What are the hot postions which are hard to get in game industry? Client/Server/Game Engine/Networking and database or else?
Technical artists are rare as hens teeth. That is, someone who is primarily an artist, but who can also script/code and understands the shader tech underpinning the art stuff.
Also, good shader graphics programmers are still pretty rare, i.e. someone who can create some of the more impressive visual effects, and optimise the rendering performance.
Coding positions seem to be becoming less exciting/creative and less respected with each passing year and increase in team size :(
For each 'exciting' dev position (e.g cutting-edge graphics, or gameplay coding on a big title), there's about 10 coders needed to to fairly dull work (front end, TRC/TCR compliance, tools, porting to the lesser platforms)

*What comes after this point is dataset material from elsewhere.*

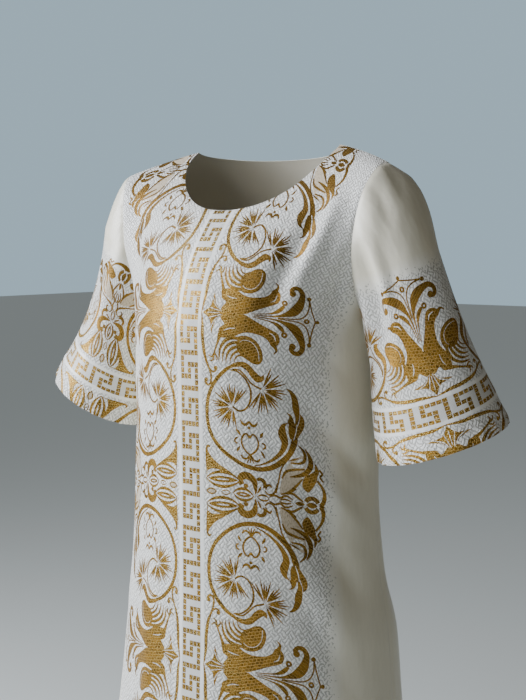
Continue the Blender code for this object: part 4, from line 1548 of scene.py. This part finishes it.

You won't make big money coding games unless you really get lucky (right place at the right time). The only real money is in founding a studio and selling up to a megapublisher. Or creating an unexpected big hit with a very small team.
As a career, games programming seems somewhat dead-end unless you have what it takes to start a studio of your own, or are willing to give up coding and aim for a management role...
I would say that that the "Hot position" when it comes to programmers is probably Lead Architect, Lead Engine, or any other name to the same job. Essentially the guy who gets to decide what to implement and how. It's often a person with very good knowledge regarding programming, someone who probably has one of the best overviews of the code in the company. I don't think that it's something that you often get recruited to externally, but instead most likely internally. It requires a lot of experience and often have a tendency to be the best "general" programmers that make it there.
a person who's got patience and the quest to learn when new technologies arrive.. he'd get the job he always wanted..be it a game graphics programmer or game programmer lead. i believe u can build a house only after u've bought the first brick :)
going up is a slow and very much desired process.